Обыкновенная биография в необыкновенное время
Мне было десять лет, когда грохнула мировая империалистическая война.
Отца с первых же дней забрали в солдаты.
Помню: забежал он к нам ночью в серой шинели. Поцеловал и ушёл. Бабка зажгла зелёную лампадку, и мы – трое ребятишек, – стоя на коленях, крепко молились. О чём – не помню.
Мать была фельдшерицей. Я только что поступил в первый класс реального училища. Через месяц я сбежал пешком к отцу на фронт.
На фронт я, конечно, не попал и был задержан на станции Кудьма, в девяноста верстах от своего города.
Когда меня, усталого и голодного, задержали, то я и сам был рад, потому что на фронт мне уже не хотелось, а сильно хотелось домой, но самому вернуться было стыдно.
Я рос в городке Арзамасе. Там громко гудели колокола тридцати церквей, но не было слышно заводских гудков.
Заводов там не было. Зато стояли четыре монастыря, и через город всегда тянулись вереницы Божьих странников и странниц в знаменитую Саровскую пустынь.
Учился я неплохо. Слаб был только по чистописанию да по рисованию. В этих науках что-то слабоват я и до сих пор.
Когда взметнулись красные флаги Февральской революции, то и в таком захудалом городке, как Арзамас, нашлись хорошие люди.
Пристал я к ним случайно, скорее, из любопытства. Их было немного, держались они кучкой. Смело выступали они на митингах. Не боялись ни торжественной церковной анафемы, то есть проклятия, которой при громе всех колоколов предавали их епископы Олег и Варнава. Не смущали их озлобленные крики всех этих мясников, лабазников, которые со злобой шатались по митингам и собраниям.
Позже я понял, что это за люди. Это были большевики.
Но что такое большевик, по-настоящему понял я только намного позже.
Люди эти заметили, что мальчишка я любопытный, как будто бы не дурак и всегда верчусь около.
Понемногу стали они доверять мне и давать разные мелкие поручения: сбегать туда-то, отнести то-то, вызвать того-то.
А я бегал, относил, вызывал, а сам всё слушал и слушал. И кто такие большевики, мне становилось всё понятней и понятней, особенно после того, как побывал я с ними на митингах в бараках у беженцев, в лазаретах, в деревнях и у деповских рабочих.
Но самое большое доверие мне было оказано тогда, когда в октябре 1917 года разрешили мне взять винтовку и послали меня при двух патрульных третьим – для связи.
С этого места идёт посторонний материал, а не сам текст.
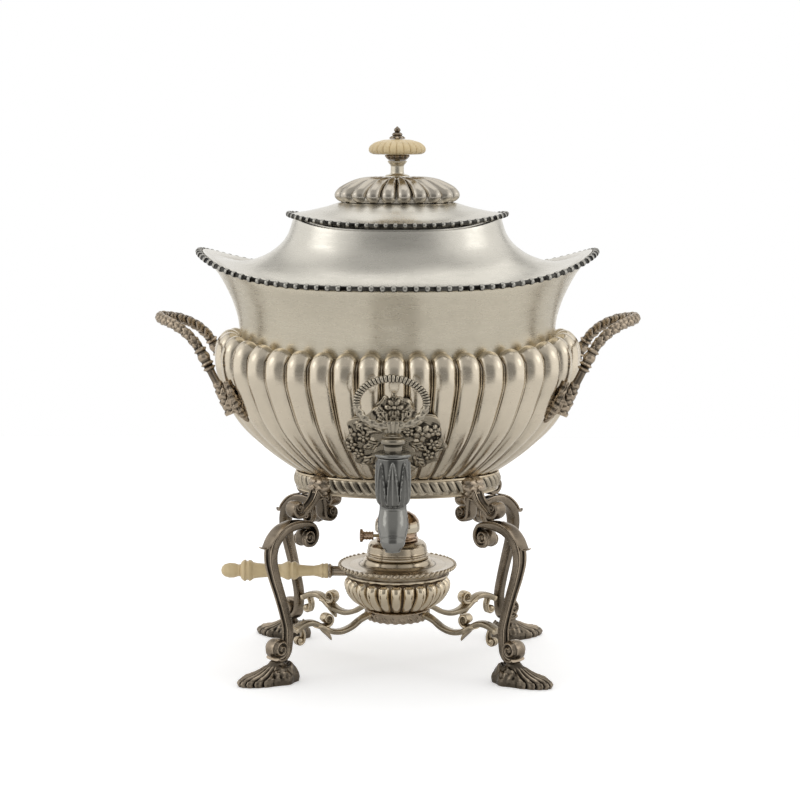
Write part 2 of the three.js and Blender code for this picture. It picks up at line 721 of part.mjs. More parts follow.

Я ушёл в Красную Армию в ноябре 1918 года, когда мне не было ещё четырнадцати лет.
Я был рослым, крепким мальчишкой, и вскоре после некоторых колебаний меня приняли на Шестые киевские курсы красных командиров.
В конце концов вышло так, что четырнадцати с половиной лет я уже командовал Шестой ротой Второго полка бригады курсантов на петлюровском фронте. А в семнадцать лет был командиром 58-го отдельного полка по борьбе с бандитизмом, – это на антоновщине.
Вышел я из армии в декабре 1924 года, потому что заболел.
Когда меня спрашивают, как это могло случиться, что я был таким молодым командиром, я отвечаю: это не биография у меня необыкновенная, а время было необыкновенное. Это просто обыкновенная биография в необыкновенное время.
Потом я стал писать. Сначала я написал повесть «В дни поражений и побед». Когда я показал её писателю Федину, то он сказал мне: «Писать вы не умеете, но писать вы можете и писать будете». Тогда я стал учиться.
Учили меня: Константин Федин, Михаил Слонимский и особенно много Сергей Семёнов, который буквально строчка по строчке разбирал вместе со мною всё написанное, объяснял, критиковал и помогал.
Лучшими своими книгами я считаю: «Р.В.С.», «Дальние страны», «Четвёртый блиндаж» и «Школу». В «Школе» очень много написано о том, как Борис Гориков, такой же, как я, мальчишка, попал на фронт и что он там видел, что он там делал и чему научился.
Худшая моя книга – это «Всадники неприступных гор». Она какая-то недоделанная и, главное, манерная.